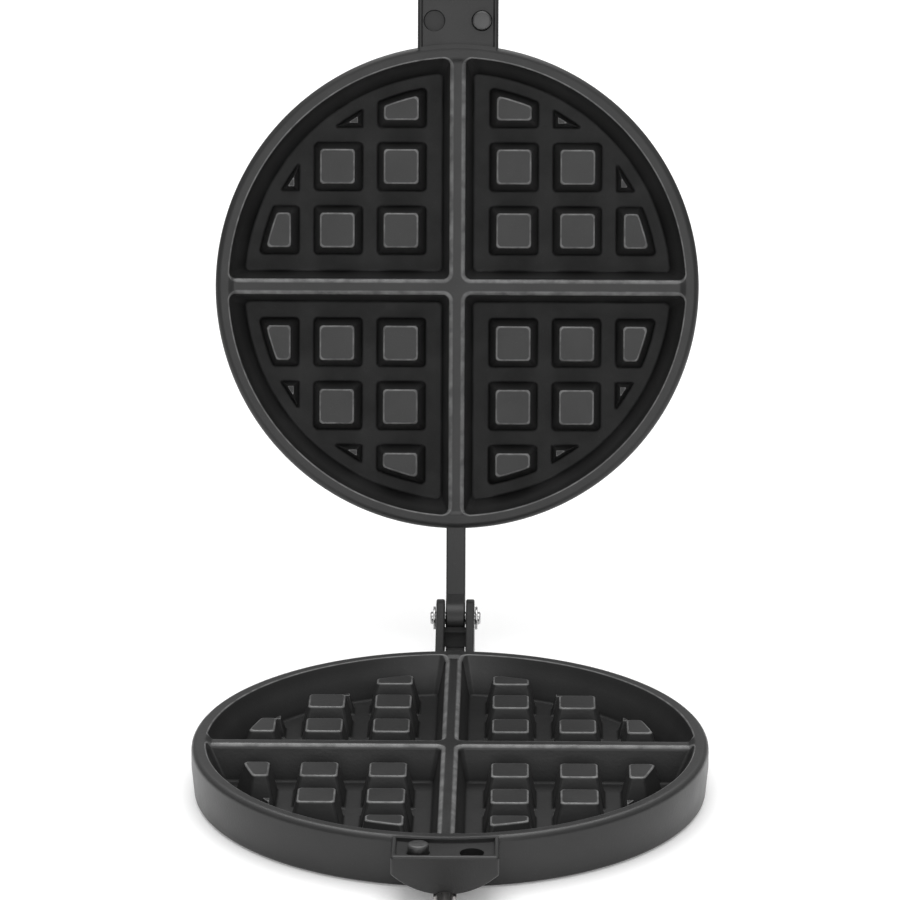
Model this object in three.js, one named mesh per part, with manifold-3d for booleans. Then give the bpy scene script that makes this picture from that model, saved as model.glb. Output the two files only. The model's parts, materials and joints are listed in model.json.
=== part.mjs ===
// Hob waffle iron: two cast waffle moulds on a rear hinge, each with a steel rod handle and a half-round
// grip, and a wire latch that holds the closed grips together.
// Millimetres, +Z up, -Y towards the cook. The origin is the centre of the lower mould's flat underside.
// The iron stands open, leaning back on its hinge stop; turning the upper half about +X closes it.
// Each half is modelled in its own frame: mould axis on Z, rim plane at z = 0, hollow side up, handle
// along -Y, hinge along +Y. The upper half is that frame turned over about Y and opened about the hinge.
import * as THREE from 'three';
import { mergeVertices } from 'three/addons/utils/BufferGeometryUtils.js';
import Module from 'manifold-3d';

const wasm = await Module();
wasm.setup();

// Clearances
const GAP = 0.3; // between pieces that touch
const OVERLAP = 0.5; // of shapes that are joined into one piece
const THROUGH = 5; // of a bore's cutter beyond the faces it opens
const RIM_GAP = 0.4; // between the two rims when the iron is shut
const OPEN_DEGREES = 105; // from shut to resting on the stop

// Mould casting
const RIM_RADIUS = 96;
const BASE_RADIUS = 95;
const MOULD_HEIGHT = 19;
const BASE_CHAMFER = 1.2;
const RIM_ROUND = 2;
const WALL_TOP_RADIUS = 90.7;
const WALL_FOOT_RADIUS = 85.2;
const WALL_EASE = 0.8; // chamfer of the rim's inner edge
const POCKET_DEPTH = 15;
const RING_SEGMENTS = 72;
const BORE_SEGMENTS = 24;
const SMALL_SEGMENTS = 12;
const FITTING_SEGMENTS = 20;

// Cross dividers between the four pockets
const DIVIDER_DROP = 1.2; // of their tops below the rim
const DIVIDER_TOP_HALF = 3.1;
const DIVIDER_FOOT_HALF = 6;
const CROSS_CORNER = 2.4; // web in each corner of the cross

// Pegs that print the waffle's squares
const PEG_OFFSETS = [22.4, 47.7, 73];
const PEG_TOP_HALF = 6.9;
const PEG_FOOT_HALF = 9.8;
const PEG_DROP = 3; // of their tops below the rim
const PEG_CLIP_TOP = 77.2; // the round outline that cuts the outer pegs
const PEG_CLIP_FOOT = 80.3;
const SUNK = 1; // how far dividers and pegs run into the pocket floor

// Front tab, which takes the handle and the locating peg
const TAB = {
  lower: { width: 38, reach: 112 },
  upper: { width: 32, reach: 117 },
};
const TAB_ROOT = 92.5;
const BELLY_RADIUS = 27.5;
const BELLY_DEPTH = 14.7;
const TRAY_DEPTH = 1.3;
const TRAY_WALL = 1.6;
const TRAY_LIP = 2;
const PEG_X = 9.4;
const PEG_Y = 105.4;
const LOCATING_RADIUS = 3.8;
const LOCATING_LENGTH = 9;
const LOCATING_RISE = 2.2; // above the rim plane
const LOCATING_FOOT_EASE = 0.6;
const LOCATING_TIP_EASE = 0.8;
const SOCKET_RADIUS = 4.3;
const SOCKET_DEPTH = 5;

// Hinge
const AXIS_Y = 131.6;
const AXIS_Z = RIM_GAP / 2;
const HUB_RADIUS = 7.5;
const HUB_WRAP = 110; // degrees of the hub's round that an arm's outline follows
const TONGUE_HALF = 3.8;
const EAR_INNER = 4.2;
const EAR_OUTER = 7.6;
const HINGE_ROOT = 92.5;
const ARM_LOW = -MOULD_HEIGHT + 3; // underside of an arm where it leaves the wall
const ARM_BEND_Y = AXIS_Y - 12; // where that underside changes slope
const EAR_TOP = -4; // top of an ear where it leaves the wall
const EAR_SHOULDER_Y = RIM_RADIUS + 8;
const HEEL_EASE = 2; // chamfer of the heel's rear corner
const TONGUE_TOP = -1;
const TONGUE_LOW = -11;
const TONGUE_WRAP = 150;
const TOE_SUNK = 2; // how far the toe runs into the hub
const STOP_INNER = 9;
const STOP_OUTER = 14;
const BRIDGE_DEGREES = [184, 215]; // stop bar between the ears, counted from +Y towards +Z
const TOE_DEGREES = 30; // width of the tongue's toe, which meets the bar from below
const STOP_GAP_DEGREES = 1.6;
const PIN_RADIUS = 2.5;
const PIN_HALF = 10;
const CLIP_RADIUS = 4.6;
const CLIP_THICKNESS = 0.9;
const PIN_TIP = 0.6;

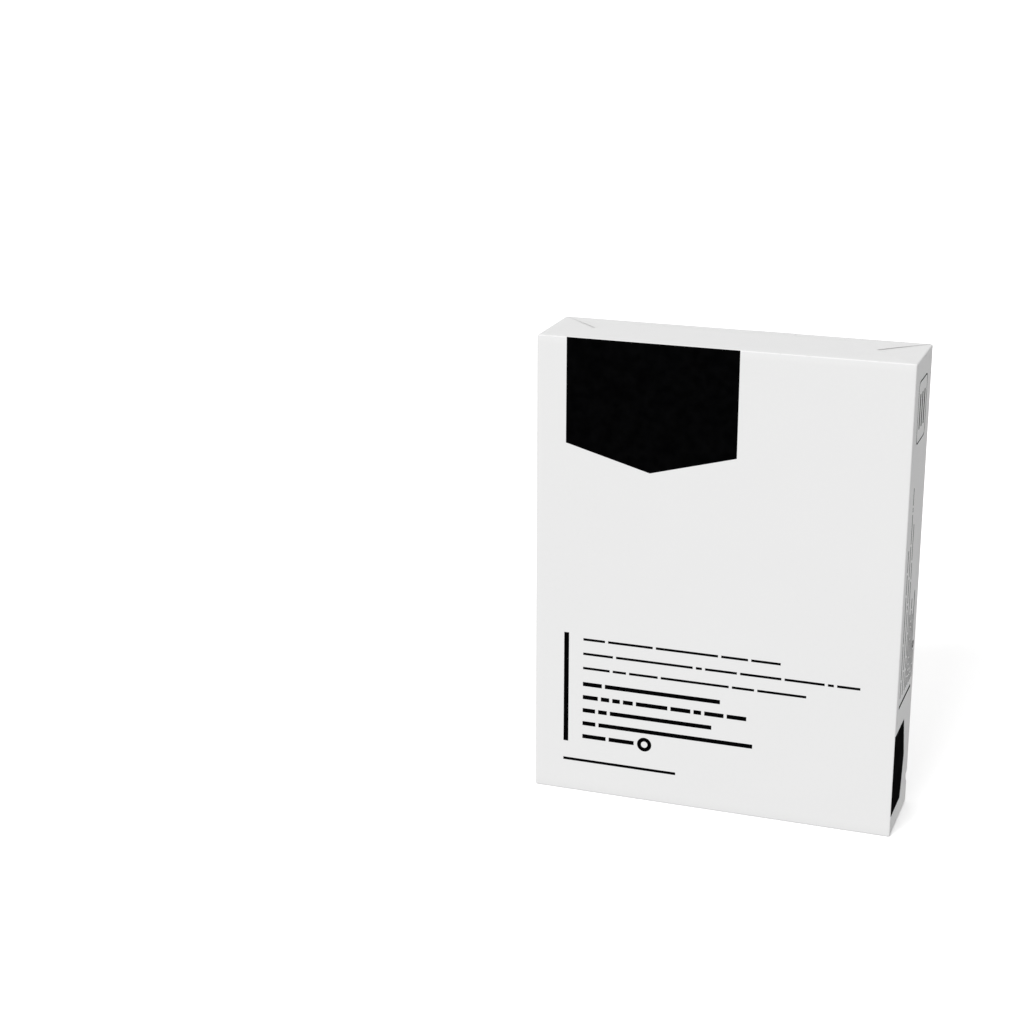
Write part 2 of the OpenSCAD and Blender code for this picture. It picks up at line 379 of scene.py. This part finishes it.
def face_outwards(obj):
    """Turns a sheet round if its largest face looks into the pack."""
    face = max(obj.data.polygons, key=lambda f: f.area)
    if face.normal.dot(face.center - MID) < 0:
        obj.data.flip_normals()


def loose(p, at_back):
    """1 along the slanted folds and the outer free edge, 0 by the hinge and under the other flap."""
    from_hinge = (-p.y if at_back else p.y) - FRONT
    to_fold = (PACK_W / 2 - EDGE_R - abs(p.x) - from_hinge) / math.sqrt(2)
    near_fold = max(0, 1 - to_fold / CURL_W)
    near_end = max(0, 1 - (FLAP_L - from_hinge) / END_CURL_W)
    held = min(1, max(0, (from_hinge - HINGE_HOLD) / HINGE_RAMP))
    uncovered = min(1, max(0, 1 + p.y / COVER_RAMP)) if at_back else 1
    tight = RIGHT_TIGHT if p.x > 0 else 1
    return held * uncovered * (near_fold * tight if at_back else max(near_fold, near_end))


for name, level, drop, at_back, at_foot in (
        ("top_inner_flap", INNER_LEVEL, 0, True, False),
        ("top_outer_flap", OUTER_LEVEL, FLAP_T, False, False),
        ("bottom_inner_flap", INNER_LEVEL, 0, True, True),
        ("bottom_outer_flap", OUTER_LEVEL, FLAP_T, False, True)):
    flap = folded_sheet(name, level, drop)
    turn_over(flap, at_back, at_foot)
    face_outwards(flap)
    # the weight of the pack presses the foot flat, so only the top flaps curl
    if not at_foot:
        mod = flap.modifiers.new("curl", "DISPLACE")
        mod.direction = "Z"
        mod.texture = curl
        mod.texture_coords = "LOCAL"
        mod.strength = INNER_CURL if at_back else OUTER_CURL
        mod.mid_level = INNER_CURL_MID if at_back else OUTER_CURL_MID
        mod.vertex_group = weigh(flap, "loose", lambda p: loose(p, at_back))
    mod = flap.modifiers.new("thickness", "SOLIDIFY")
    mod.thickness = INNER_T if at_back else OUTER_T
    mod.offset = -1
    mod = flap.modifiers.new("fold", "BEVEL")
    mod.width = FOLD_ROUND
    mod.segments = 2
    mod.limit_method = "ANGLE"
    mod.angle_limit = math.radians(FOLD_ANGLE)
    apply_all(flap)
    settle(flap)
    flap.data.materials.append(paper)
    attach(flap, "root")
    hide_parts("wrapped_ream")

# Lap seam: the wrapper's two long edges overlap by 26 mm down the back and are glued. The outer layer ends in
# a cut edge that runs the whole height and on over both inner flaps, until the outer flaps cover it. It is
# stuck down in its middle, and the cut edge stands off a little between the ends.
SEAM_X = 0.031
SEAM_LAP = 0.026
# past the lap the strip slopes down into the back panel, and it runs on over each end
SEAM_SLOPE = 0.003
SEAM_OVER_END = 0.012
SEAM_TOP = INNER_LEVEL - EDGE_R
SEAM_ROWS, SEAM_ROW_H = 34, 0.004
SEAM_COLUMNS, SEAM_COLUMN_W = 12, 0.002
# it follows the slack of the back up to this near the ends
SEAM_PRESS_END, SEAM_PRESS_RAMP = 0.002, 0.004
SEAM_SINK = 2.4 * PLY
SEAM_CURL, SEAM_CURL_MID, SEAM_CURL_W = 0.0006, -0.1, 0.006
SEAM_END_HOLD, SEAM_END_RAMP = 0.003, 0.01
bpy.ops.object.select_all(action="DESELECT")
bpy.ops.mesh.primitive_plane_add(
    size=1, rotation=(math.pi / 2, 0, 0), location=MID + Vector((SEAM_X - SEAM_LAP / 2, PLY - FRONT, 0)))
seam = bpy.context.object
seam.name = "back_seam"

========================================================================

THE PROBLEM =>
Print exactly the lines from the one containing "Write part 2" to the one containing "obj.data.flip_normals()", both included, and nothing else.

EXPECTED ANSWER =>
Write part 2 of the OpenSCAD and Blender code for this picture. It picks up at line 379 of scene.py. This part finishes it.
def face_outwards(obj):
    """Turns a sheet round if its largest face looks into the pack."""
    face = max(obj.data.polygons, key=lambda f: f.area)
    if face.normal.dot(face.center - MID) < 0:
        obj.data.flip_normals()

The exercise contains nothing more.